In a view that sees sin as having been forgiven, in one that sees the price of all sin as having been paid, it becomes somewhat more difficult to continue to understand disease and disability in terms of punishment or as the result of sin. In the justice of God a radical equalization has occurred and from that equalization a new imperative emerges for humanity. It is the "law of love." St. James, who in today's Epistle tells us to show no partiality, goes on to say that if you really fulfill the law you will love your neighbor as yourself.
The real lesson of justice for us doesn't really have as much to do with curing disease, or with the eradication of a particular disability, as it does with God's telling us that we shouldn't let those things matter when it comes to accepting all people as human beings on equal footing with ourselves and everyone else. In the same way that we are not to show partiality to the rich over the poor, we also are not to show partiality based on disease and disability—or anything else that society uses to set people apart. The true healing, the cure, takes place in our own hearts when we reach out to embrace those who are different and accept them as equal human beings to ourselves.

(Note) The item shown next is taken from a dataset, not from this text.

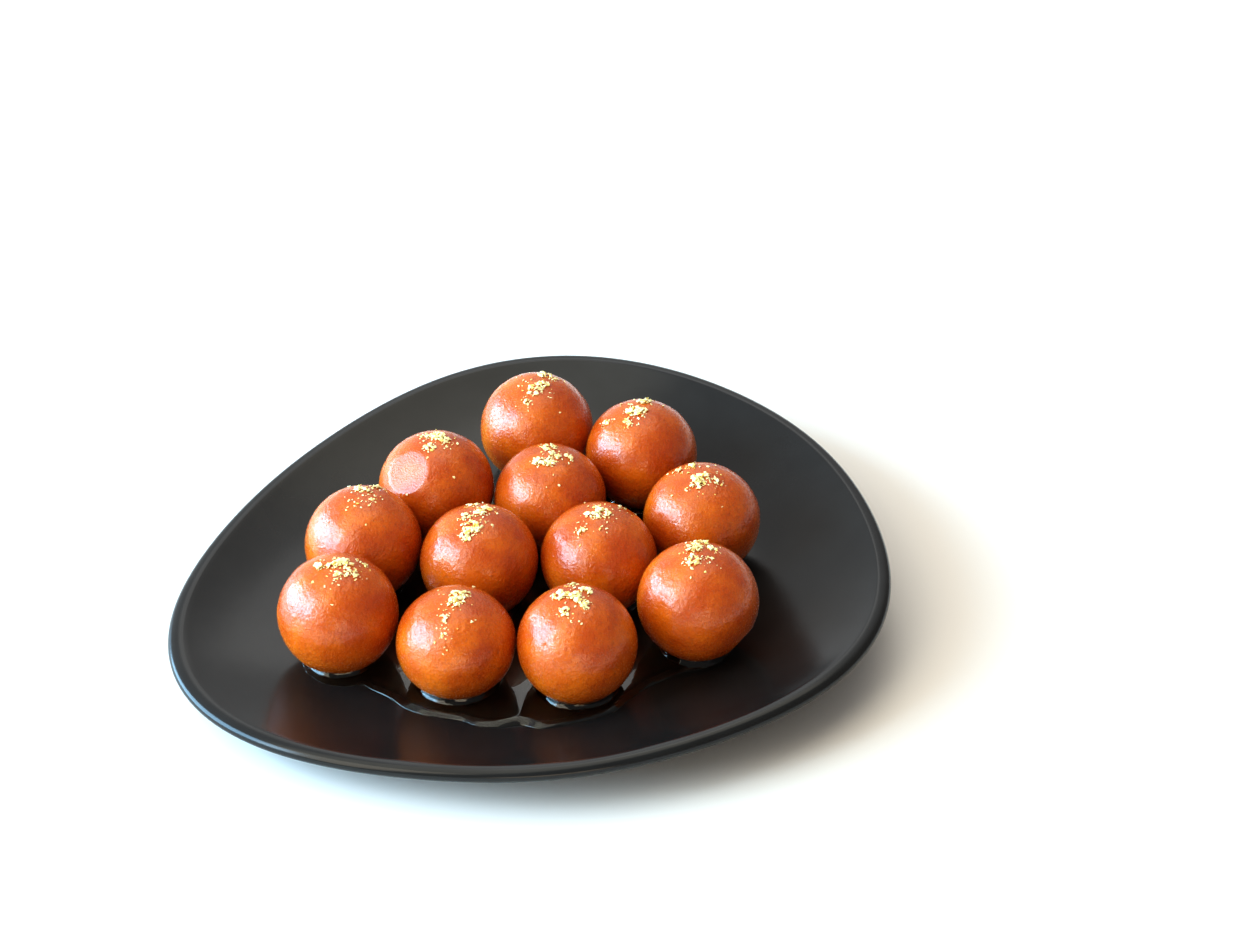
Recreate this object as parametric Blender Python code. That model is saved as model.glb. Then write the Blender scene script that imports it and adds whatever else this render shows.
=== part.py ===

The Gospel story reveals to us where the source of justice lies. In the story the people bring a man to Jesus who can't hear or speak. They beg Jesus to heal the man—to take his differences away—but how is he so different from those who bring him? Jesus puts his finger in the fellow's ear then touches his tongue with a little spit and then everyone is able to see that the man they brought for healing is really not a bit different from anyone else. Where did the greater healing occur? In the deaf man or in those who brought him to be healed? Establishing God's justice on earth does not mean doing away with all diseases and disabilities, all differences, so that we have nothing to be prejudiced against, it means eliminating the prejudice itself so that we truly can love one another.
The passage from Isaiah today concludes with a description of a parched, arid land that suddenly bursts forth with streams, rivers, pools and springs of water. It is a metaphor that we can easily relate to here in our drought stricken central Texas. With every passing shower—no matter how small—we give thanks and see the goodness of God. Justice is like relief from a long drought. It takes the heart of the human race, long dry from the absence of communion with God, and saturates it with the living water of Jesus who makes God available to our world and who levels the field for all humanity regardless of seeming inequalities that we have perpetuated.